* [BRIEF]: From the listing below, copy only the lines running from the line that contains "fan = rows(SECTION, *fan_sections(HIP_FAN))" to the line that contains "before = set(bpy.data.objects)", both included.

(3D code data)
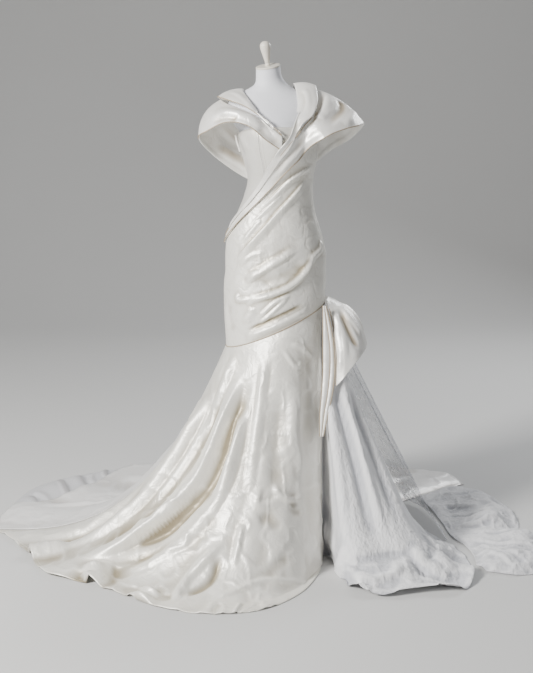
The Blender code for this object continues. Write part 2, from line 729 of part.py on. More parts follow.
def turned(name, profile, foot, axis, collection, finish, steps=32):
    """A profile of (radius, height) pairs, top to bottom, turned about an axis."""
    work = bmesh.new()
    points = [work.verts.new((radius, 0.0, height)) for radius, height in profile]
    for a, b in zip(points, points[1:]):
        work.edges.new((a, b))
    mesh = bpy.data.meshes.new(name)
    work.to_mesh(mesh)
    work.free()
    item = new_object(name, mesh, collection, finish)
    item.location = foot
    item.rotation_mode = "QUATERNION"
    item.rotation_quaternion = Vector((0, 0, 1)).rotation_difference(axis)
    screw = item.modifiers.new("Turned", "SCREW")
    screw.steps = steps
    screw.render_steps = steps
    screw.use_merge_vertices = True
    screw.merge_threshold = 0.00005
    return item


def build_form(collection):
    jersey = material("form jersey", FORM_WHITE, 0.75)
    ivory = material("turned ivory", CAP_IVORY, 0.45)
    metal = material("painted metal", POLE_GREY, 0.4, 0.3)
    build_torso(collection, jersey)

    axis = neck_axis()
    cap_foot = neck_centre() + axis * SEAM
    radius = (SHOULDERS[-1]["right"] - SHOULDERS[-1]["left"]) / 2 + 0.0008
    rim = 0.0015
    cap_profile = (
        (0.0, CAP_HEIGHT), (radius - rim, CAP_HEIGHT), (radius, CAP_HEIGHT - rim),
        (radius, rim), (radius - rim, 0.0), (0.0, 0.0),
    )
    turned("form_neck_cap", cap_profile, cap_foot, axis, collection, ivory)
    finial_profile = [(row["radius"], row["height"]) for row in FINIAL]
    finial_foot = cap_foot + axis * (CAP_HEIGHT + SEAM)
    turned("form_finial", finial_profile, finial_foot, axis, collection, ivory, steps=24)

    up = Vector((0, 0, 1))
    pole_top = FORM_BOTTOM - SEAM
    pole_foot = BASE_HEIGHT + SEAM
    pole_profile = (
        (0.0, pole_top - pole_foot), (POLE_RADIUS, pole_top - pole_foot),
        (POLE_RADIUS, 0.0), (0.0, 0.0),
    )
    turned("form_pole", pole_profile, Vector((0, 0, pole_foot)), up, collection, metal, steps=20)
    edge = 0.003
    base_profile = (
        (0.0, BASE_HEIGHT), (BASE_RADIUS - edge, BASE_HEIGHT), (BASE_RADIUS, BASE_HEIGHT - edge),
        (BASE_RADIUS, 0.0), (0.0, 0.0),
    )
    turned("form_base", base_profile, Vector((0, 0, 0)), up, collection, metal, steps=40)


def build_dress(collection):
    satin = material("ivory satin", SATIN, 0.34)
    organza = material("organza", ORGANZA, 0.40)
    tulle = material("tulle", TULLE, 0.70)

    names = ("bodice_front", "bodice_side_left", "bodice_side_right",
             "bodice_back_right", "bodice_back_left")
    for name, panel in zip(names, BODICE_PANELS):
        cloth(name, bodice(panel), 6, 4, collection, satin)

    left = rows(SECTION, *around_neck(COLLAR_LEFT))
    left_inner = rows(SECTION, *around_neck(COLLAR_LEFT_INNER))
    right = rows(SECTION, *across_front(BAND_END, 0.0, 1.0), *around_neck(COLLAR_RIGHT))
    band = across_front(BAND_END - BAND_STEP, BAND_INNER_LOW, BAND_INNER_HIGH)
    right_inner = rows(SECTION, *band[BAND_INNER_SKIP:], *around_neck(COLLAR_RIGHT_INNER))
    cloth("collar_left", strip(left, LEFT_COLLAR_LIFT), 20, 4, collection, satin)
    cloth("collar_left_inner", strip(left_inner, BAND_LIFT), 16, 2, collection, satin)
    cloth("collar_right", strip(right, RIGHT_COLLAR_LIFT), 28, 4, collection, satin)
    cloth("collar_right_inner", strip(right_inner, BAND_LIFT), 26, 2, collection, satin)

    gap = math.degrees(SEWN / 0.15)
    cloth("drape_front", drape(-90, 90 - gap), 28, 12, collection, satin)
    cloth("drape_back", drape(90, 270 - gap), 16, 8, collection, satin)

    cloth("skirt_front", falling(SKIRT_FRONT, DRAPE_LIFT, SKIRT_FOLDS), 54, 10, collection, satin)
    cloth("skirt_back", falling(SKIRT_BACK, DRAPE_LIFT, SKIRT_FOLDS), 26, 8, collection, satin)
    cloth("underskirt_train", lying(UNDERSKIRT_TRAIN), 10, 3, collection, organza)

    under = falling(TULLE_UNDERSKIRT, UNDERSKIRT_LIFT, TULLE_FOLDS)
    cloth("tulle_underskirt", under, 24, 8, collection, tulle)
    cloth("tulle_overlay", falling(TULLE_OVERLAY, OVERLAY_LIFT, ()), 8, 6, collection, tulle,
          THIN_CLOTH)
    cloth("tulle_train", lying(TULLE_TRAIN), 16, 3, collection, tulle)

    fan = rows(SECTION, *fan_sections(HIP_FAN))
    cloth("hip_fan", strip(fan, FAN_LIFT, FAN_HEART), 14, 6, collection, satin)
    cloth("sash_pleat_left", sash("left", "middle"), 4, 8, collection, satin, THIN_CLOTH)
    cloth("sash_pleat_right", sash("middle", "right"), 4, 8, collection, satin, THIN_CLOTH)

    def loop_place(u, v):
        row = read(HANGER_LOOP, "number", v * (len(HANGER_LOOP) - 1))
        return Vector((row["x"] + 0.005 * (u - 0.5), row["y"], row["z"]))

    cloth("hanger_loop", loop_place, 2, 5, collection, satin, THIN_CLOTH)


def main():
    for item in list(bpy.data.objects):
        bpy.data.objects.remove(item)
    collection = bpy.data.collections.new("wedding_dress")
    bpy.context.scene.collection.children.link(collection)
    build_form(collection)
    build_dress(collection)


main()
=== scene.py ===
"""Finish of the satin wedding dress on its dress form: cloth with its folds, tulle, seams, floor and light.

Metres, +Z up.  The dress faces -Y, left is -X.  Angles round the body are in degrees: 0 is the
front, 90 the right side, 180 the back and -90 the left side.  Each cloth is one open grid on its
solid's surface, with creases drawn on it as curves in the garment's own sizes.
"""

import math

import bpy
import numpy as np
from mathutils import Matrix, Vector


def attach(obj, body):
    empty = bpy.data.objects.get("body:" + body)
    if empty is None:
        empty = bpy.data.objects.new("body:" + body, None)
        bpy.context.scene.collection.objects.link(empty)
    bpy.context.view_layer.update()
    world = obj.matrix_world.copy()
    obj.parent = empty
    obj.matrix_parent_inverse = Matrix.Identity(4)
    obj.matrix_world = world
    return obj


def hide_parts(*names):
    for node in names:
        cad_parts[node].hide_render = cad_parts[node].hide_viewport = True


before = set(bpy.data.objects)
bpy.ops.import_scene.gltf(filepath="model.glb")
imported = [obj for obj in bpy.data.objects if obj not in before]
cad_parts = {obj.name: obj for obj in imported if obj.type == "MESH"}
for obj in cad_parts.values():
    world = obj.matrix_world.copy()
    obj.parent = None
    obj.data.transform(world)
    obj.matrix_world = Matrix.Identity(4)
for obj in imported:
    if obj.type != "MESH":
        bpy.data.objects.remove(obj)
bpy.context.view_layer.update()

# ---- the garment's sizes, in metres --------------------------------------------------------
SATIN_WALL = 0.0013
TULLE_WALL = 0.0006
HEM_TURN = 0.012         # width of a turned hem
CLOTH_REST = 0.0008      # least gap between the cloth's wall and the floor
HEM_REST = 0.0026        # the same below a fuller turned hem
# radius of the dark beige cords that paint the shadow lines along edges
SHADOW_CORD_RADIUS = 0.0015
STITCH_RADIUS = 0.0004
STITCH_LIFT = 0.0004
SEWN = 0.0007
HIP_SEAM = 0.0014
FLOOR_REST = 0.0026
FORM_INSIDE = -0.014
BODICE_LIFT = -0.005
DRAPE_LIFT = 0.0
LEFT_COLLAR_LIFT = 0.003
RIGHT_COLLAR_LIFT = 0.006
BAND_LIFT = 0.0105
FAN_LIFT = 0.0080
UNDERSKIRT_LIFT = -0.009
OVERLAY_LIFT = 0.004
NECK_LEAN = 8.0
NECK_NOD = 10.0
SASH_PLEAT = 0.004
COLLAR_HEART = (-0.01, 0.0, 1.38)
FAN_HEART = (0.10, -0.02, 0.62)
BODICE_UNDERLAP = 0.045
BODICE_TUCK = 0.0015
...
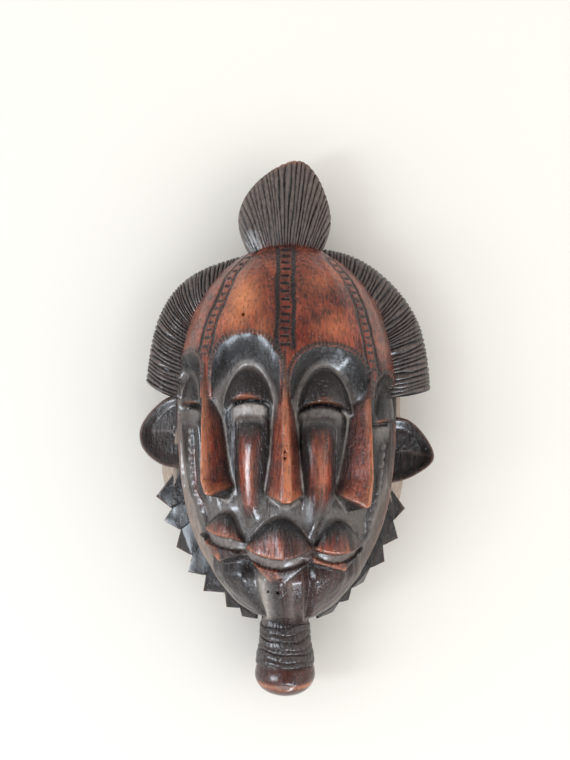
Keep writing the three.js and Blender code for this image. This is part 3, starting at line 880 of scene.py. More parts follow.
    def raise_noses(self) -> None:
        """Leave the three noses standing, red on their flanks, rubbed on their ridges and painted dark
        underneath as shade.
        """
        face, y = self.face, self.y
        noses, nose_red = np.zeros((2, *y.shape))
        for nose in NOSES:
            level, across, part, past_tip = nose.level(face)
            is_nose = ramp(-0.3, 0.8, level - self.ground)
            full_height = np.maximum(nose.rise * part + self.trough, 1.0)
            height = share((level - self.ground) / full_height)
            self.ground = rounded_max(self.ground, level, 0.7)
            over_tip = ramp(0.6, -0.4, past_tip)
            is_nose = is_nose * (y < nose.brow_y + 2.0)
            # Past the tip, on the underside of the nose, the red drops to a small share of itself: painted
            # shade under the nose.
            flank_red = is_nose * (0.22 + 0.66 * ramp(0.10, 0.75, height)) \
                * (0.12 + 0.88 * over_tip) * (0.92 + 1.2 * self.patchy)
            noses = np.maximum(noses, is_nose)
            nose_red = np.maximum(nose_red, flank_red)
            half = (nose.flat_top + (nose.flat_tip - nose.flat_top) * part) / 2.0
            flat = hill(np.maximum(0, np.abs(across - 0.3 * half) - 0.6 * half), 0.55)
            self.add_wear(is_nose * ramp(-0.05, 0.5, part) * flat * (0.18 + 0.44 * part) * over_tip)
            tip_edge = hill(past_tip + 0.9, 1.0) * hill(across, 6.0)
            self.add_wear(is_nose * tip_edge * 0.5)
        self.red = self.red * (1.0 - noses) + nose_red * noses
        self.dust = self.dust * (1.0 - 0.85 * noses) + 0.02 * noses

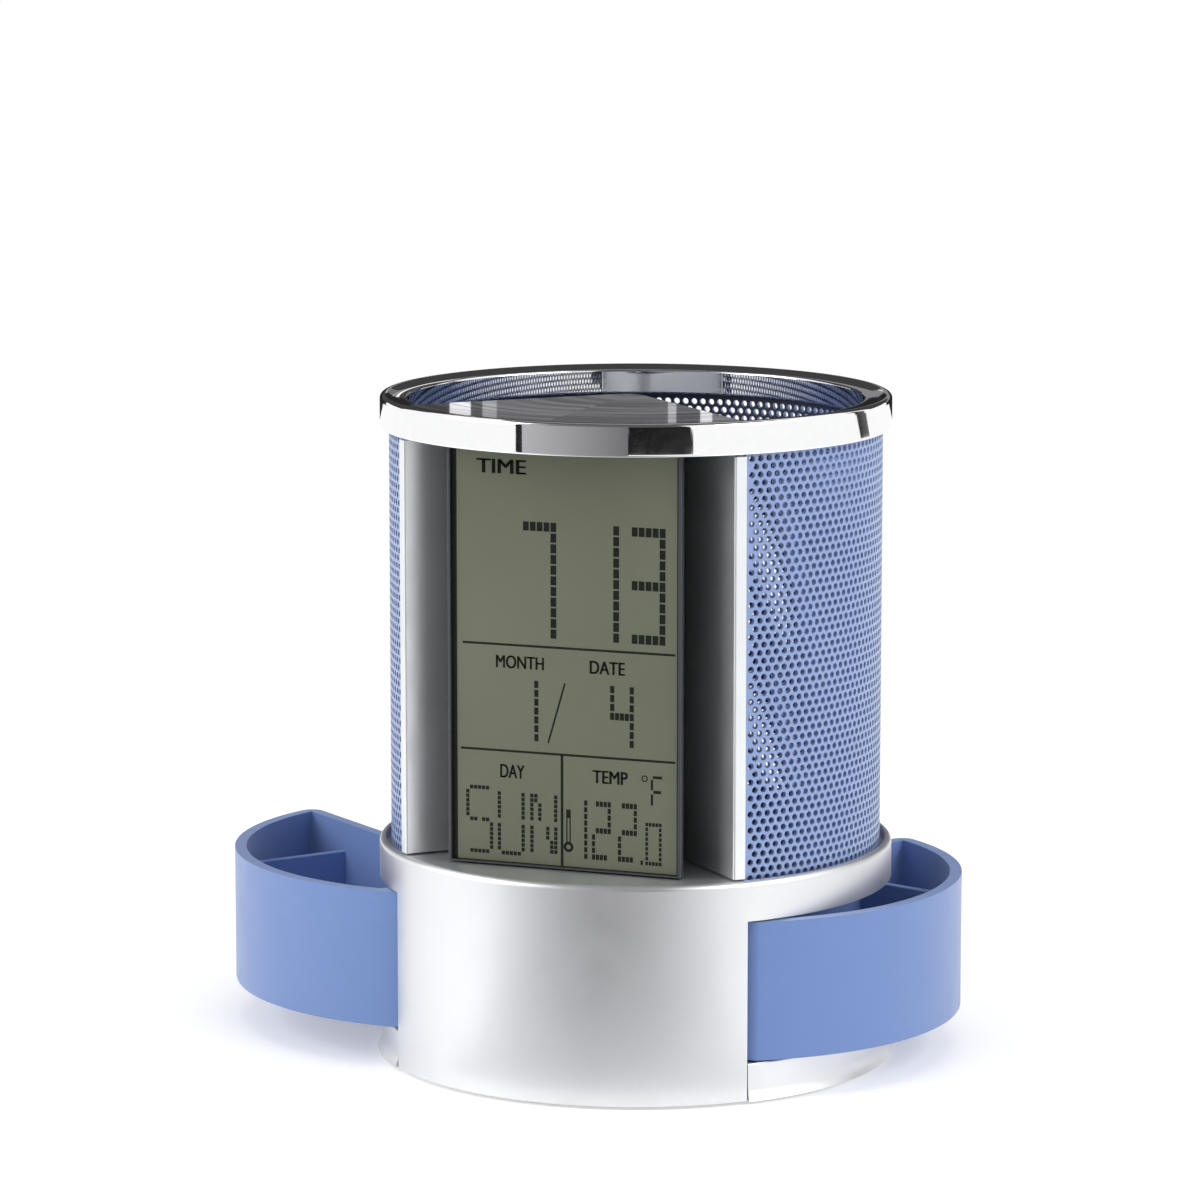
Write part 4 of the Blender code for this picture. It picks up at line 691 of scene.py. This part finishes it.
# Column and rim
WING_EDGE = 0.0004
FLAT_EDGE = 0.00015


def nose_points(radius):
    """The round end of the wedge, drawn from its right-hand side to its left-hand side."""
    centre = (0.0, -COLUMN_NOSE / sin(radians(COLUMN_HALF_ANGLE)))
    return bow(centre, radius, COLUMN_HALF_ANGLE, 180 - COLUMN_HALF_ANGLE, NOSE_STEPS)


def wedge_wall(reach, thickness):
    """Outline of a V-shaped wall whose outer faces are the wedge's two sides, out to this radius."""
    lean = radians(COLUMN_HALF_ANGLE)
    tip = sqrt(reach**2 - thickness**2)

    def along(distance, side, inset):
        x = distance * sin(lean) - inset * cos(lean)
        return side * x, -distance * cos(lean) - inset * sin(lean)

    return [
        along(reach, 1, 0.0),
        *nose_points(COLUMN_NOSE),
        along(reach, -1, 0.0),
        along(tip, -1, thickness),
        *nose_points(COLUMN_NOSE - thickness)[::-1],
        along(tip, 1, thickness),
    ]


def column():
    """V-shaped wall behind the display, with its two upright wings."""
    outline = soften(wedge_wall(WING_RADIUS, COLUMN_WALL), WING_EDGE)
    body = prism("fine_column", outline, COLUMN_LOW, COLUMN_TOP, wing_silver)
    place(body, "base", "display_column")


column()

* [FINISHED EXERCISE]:
    fan = rows(SECTION, *fan_sections(HIP_FAN))
    cloth("hip_fan", strip(fan, FAN_LIFT, FAN_HEART), 14, 6, collection, satin)
    cloth("sash_pleat_left", sash("left", "middle"), 4, 8, collection, satin, THIN_CLOTH)
    cloth("sash_pleat_right", sash("middle", "right"), 4, 8, collection, satin, THIN_CLOTH)

    def loop_place(u, v):
        row = read(HANGER_LOOP, "number", v * (len(HANGER_LOOP) - 1))
        return Vector((row["x"] + 0.005 * (u - 0.5), row["y"], row["z"]))

    cloth("hanger_loop", loop_place, 2, 5, collection, satin, THIN_CLOTH)


def main():
    for item in list(bpy.data.objects):
        bpy.data.objects.remove(item)
    collection = bpy.data.collections.new("wedding_dress")
    bpy.context.scene.collection.children.link(collection)
    build_form(collection)
    build_dress(collection)


main()
=== scene.py ===
"""Finish of the satin wedding dress on its dress form: cloth with its folds, tulle, seams, floor and light.

Metres, +Z up.  The dress faces -Y, left is -X.  Angles round the body are in degrees: 0 is the
front, 90 the right side, 180 the back and -90 the left side.  Each cloth is one open grid on its
solid's surface, with creases drawn on it as curves in the garment's own sizes.
"""

import math

import bpy
import numpy as np
from mathutils import Matrix, Vector


def attach(obj, body):
    empty = bpy.data.objects.get("body:" + body)
    if empty is None:
        empty = bpy.data.objects.new("body:" + body, None)
        bpy.context.scene.collection.objects.link(empty)
    bpy.context.view_layer.update()
    world = obj.matrix_world.copy()
    obj.parent = empty
    obj.matrix_parent_inverse = Matrix.Identity(4)
    obj.matrix_world = world
    return obj


def hide_parts(*names):
    for node in names:
        cad_parts[node].hide_render = cad_parts[node].hide_viewport = True


before = set(bpy.data.objects)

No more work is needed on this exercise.